The FBOTs, especially this detection which produced an optical explosion, X-rays and radio waves, provides astronomers with unique information about the universe.
“The key discovery is the finding of a new type of explosion in the universe that is able to produce relativistic outflows that carry a tremendous amount of energy,” Margutti told CNN. “[FBOTs tell us] that the unknown is still very much there, and actually behind the corner — that there exists peculiar ways stars can die, and with fireworks.”
Previously, only gamma ray bursts were thought to have this kind of energetic output. But these detections of FBOTs tell astronomers that whatever mechanism of jet is launching in gamma ray bursts happens similarly in a completely different system, Margutti said.
“We know that the star that is involved here is very different from those that produce [gamma ray bursts], and that the environment around CSS161010 has much larger density than in [gamma ray bursts],” Margutti said.
Right now, the best explanation for the cause behind this FBOT is that “a peculiar path of [star] evolution leads to a stellar explosion,” Margutti said. Whatever is left behind by that explosion, whether it be a black hole or neutron star, powers the FBOT.
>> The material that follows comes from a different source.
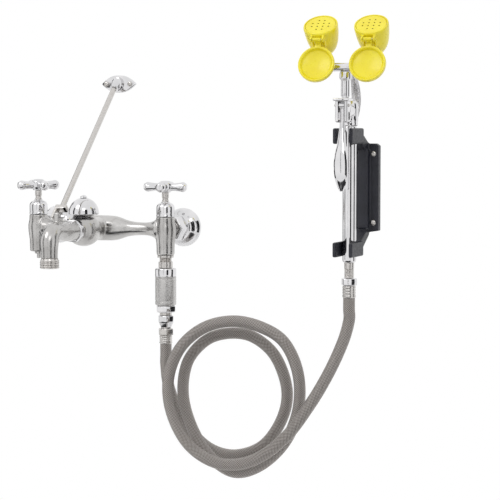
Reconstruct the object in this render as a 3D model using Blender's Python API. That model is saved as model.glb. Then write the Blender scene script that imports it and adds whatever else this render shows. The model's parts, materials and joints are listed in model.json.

The researchers said they can’t rule out that this is potentially a star being disrupted by a medium-sized black hole, but they favor the massive star explosion scenario.
Now, the researchers want to know why these happen, which means finding more FBOTs.
“The next step after finding that something does exist is to understand why it is so rare,” Margutti said. “The key is to find this rare type of transient among the thousands and thousands of explosions at night.”